Julian Schnabel, cotizado pintor y muy interesante cineasta (Basquiat, Antes que anochezca, La escafandra y la mariposa ...), nos regala un nuevo acercamiento cinematográfico a la figura del pintor holandés Vincent Van Gogh. Se nota, y mucho, que el director es también artista visual, no solo cuando fotografía paisajes como recogió el autor de Los Girasoles en sus últimas obras, sino también cuando se preocupa de situarnos en el punto de vista del artista y poner en escena sus días en Arlés cuando decidió huir de París en 1886 en busca de otra luz.

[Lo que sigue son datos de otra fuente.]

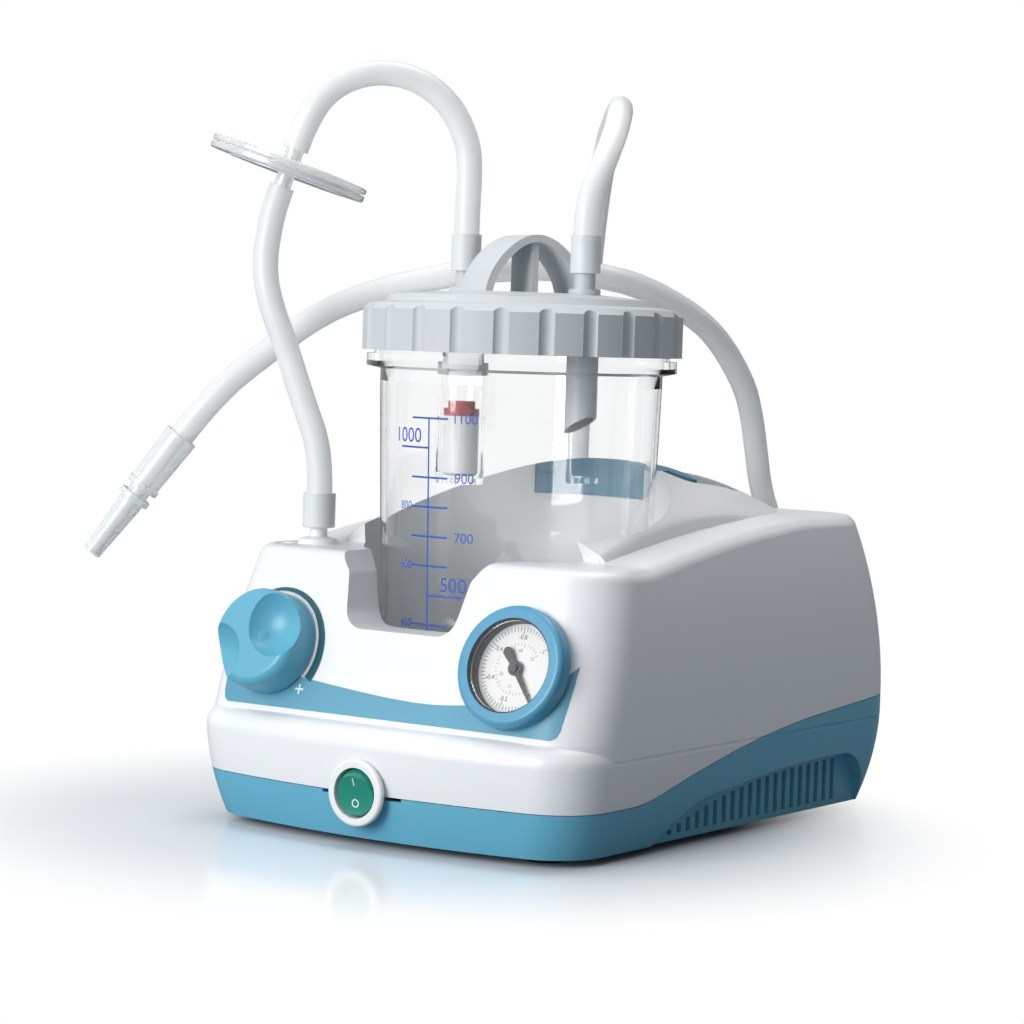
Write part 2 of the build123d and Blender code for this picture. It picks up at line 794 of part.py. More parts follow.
with BuildPart() as pump_piston:
    with BuildSketch(Plane.XY.offset(cylinder_foot + 3)):
        with Locations((cylinder_x, motor_y)):
            Circle(10.2)
    extrude(amount=5)
    with BuildSketch(Plane.XY.offset(motor_z + 10)):
        with Locations((cylinder_x, motor_y)):
            Rectangle(4, 7)
    extrude(amount=cylinder_foot + 3 - motor_z - 10)
    with BuildSketch(across(cylinder_x - 2.5)):
        Circle(13)
        Circle(9, mode=Mode.SUBTRACT)
    extrude(amount=5)
finish(pump_piston.part, "piston_rod")

head_z = cylinder_foot + 15.0
with BuildPart() as valve_plate:
    with BuildSketch(Plane.XY.offset(head_z)):
        with Locations((cylinder_x, motor_y)):
            RectangleRounded(38, 38, 4)
            with GridLocations(12, 1, 2, 1):
                Circle(2, mode=Mode.SUBTRACT)
            with GridLocations(29, 29, 2, 2):
                Circle(1.7, mode=Mode.SUBTRACT)
    extrude(amount=2)
finish(valve_plate.part, "valve_plate")

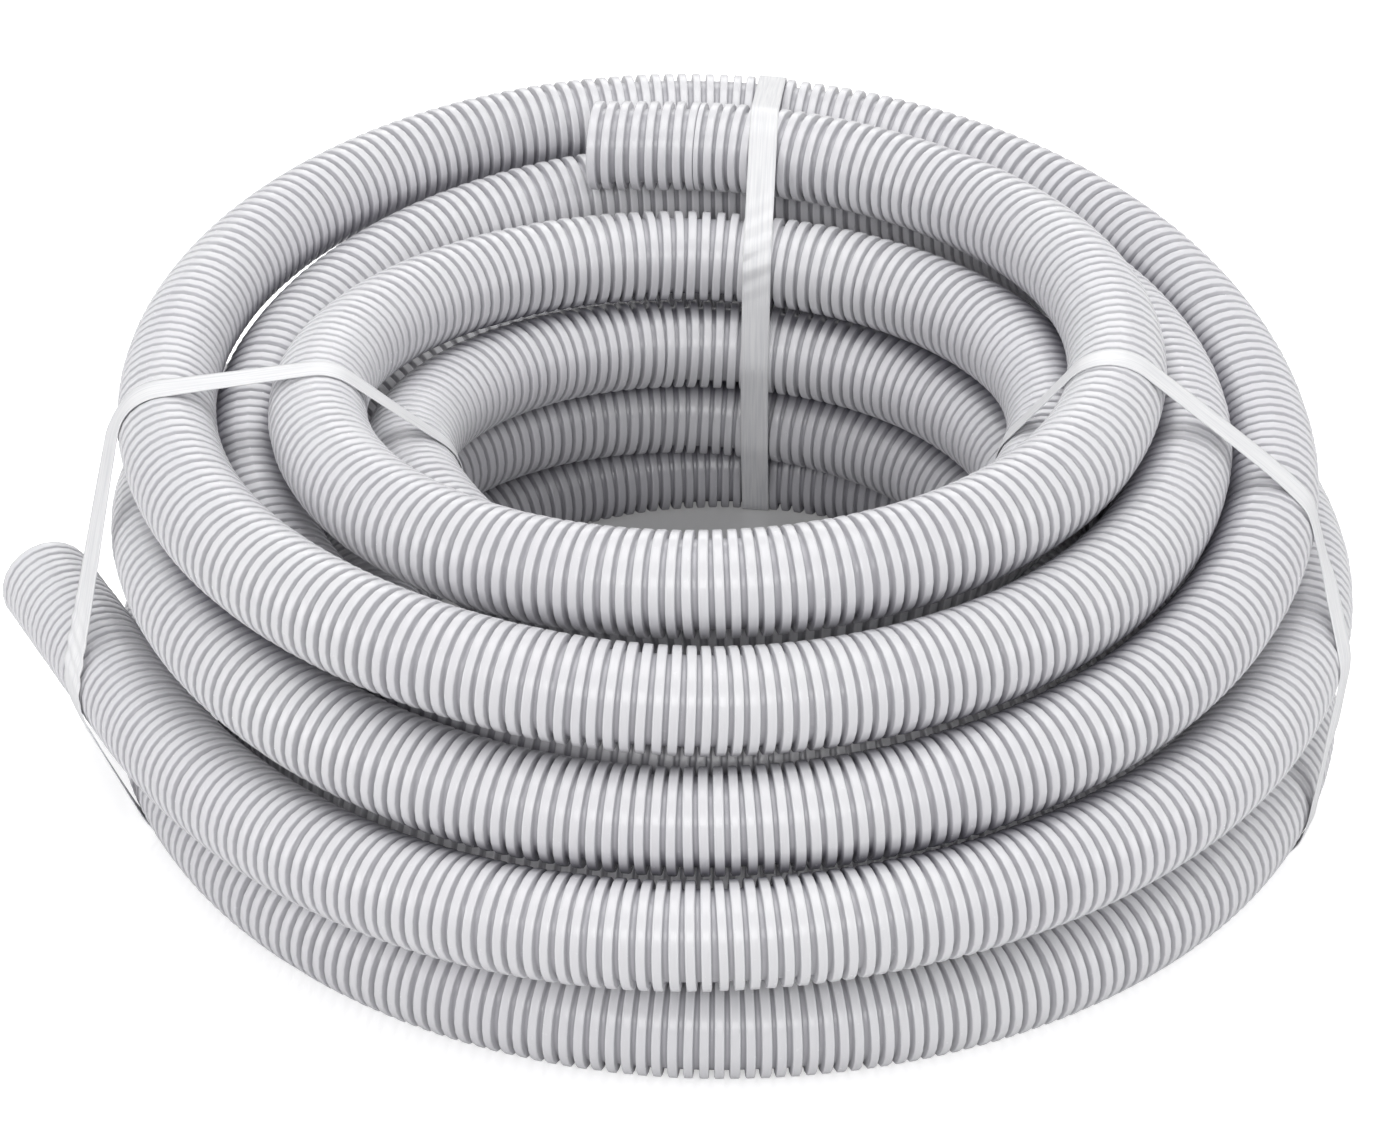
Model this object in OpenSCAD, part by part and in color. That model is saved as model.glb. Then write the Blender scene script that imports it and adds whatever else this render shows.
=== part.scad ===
// Coiled pool vacuum hose: one length of ribbed hose with bare cut ends,
// wound round an open eye and bound with three flat plastic straps.
// +Z is up, the coil lies on the plane z = 0, and the origin is the middle
// of its footprint. All sizes are in millimetres.

/* [Hose] */
// inside diameter
bore_d = 38; // [25:1:50]
// thickness of the wall at the bottom of a groove
wall_t = 1; // [0.8:0.1:3]
// depth of the grooves between the ribs
groove_depth = 4; // [1:0.25:6]
// distance from one rib to the next
rib_pitch = 7; // [5:0.5:12]

/* [Coil] */
// clear width of the eye in the middle
eye_d = 280; // [220:5:400]
// room left between neighbouring turns
lay_gap = 0.6; // [0.5:0.1:4]
// how deep the lowest turns are pressed flat
base_flat = 4.8; // [2:0.1:6]
// ribs formed along the top turn
turn_ribs = 55; // [10:1:90]

/* [Ends] */
// ribs on the straight piece at the top end
top_end_ribs = 5; // [2:1:8]
// ribs on the straight piece at the free end
free_end_ribs = 13; // [6:1:20]
// straight run of the top turn before its end piece
top_stub = 13; // [8:1:24]
// straight run of the last turn before the free end
free_stub = 48; // [40:1:60]

/* [Straps] */
// width of the strapping
strap_w = 15; // [9:1:19]
// thickness of the strapping
strap_t = 0.6; // [0.4:0.1:1]
// clearance between a strap and the hose
strap_fit = 0.3; // [0.2:0.05:0.6]
// where the back strap crosses the eye's edge, clockwise from the back
back_in = 12; // [0:0.5:20]
// where the back strap crosses the outer turns
back_out = 8.5; // [0:0.5:20]
// where the right strap crosses the eye's edge
right_in = 106; // [95:0.5:112]
// where the right strap crosses the outer turns
right_out = 103.5; // [95:0.5:110]
// where the left strap crosses the eye's edge
left_in = 264.5; // [255:0.5:280]
// where the left strap crosses the outer turns
left_out = 264.5; // [255:0.5:270]
// how far the right strap leans towards the front inside the eye, per length down
right_lean_in = -0.2; // [-0.4:0.05:0.4]
// how far the right strap leans towards the front outside the coil, per length down
right_lean_out = 0.5; // [-0.6:0.05:0.6]
// how far the left strap leans towards the back outside the coil, per length down
left_lean_out = -0.55; // [-0.6:0.05:0.6]

/* [Hidden] */

hose_grey = [0.78, 0.78, 0.82];
strap_white = [0.93, 0.94, 0.95];

// Outside diameter, over the ribs.
hose_od = bore_d + 2 * (wall_t + groove_depth);
// One turn width: the step from a turn to its neighbour.
step = hose_od + lay_gap;
// Radius of the innermost column and height of the lowest level.
inner_r = eye_d / 2 + hose_od / 2;
floor_z = hose_od / 2 - base_flat;

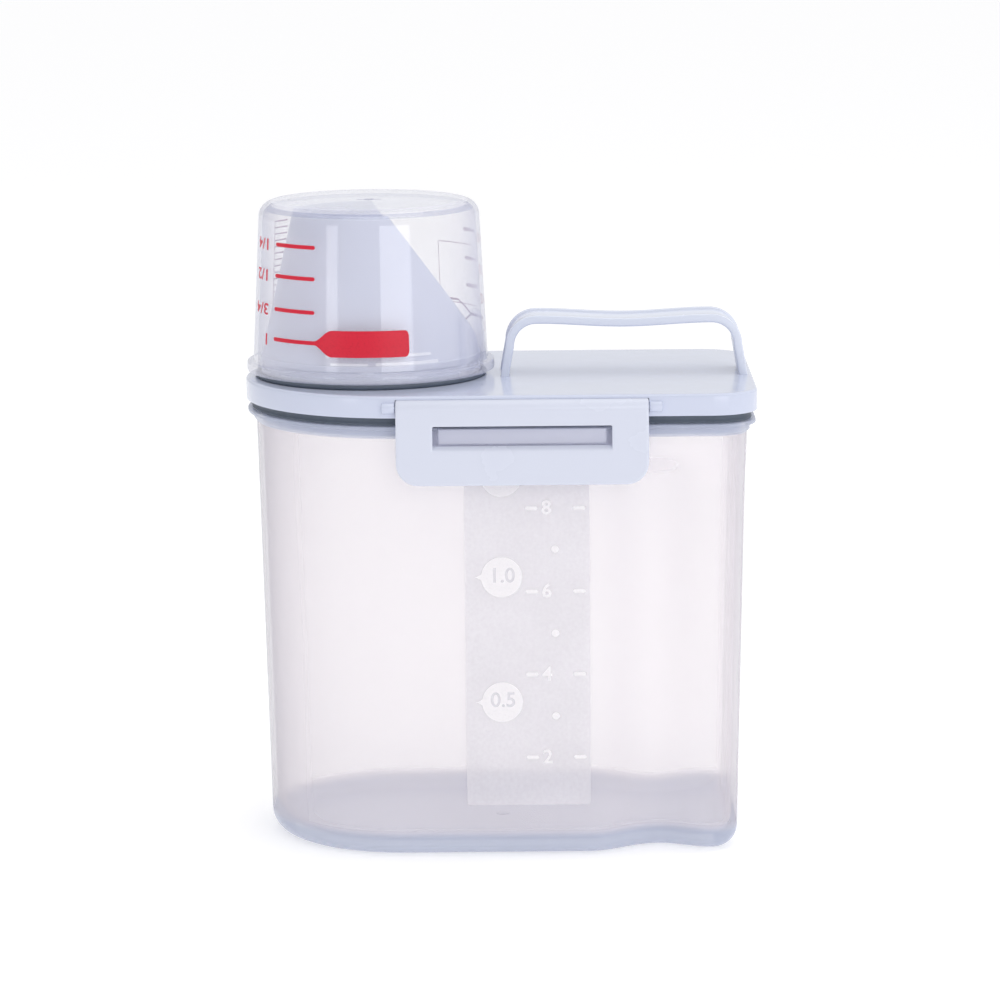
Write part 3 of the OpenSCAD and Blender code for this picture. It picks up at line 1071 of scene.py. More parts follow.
@dataclass
class Marks:
    """Printed marks, made flat in millimetres and then laid on a surface."""

    finish: Finish
    font_scale: float = 1.38
    pointer_half: float = 0.9

    def __post_init__(self) -> None:
        """Starts with no marks."""
        self.parts: list[bpy.types.Object] = []

    def strip(self, first: float, last: float, level: Callable[[float], Pair],
              steps: int = 1) -> None:
        """A filled strip.

        Args:
            first: Where it starts along the line.
            last: Where it ends.
            level: Gives the lower and the upper edge at a place along the line.
            steps: The number of columns.
        """
        mesh = bmesh.new()
        columns = []
        for u in spaced(first, last, steps):
            low, high = level(u)
            columns.append([mesh.verts.new((u * MM, v * MM, 0)) for v in (low, high)])
        for a, b in zip(columns, columns[1:]):
            mesh.faces.new((a[0], b[0], b[1], a[1]))
        data = bpy.data.meshes.new("strip")
        mesh.to_mesh(data)
        mesh.free()
        self.parts.append(piece("strip", data, self.finish))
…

Podría decirse que en este filme habita una reflexión sobre el hecho creativo (pictórico y cinematográfico), incluso nos permite profundizar en la desesperación y el espíritu creativo, asistimos a momentos trágicos (sin caer en lo melodramático) y se representa el final que defienden las últimas teorías donde se demuestra que no hubo suicidio (Loving Vincent).

Gran trabajo interpretativo de Willem Dafoe, un gran actor que igual compone un personaje a imagen y semejanza de Pier Paolo Pasolini a las órdenes de Abel Ferrara que agarra la paleta y coge los pinceles para dibujar un personaje como este, tan representado en otras producciones; pues bien, nada que ver con “el loco del pelo rojo” que construyó Kirk Douglas para Minnelli. Sencillamente, lo borda… a base de silencios.

Schnabel ha intentado buscar la verdad e introducirnos en su mundo, repleto de pulsiones creativas que lo empujan a colgarse el caballete y portar los utensilios necesarios para buscar composición ideal y luz soñada, plasmándola con colores inventados para la ocasión con pinceladas como navajazos, firmando un increíble número de obras en sus últimos días de vida. Para ello, se utiliza -quizás con exceso- algún recurso como el plano subjetivo o la cámara a hombro, creando cierta sensación de mareo -supongo intencionada-.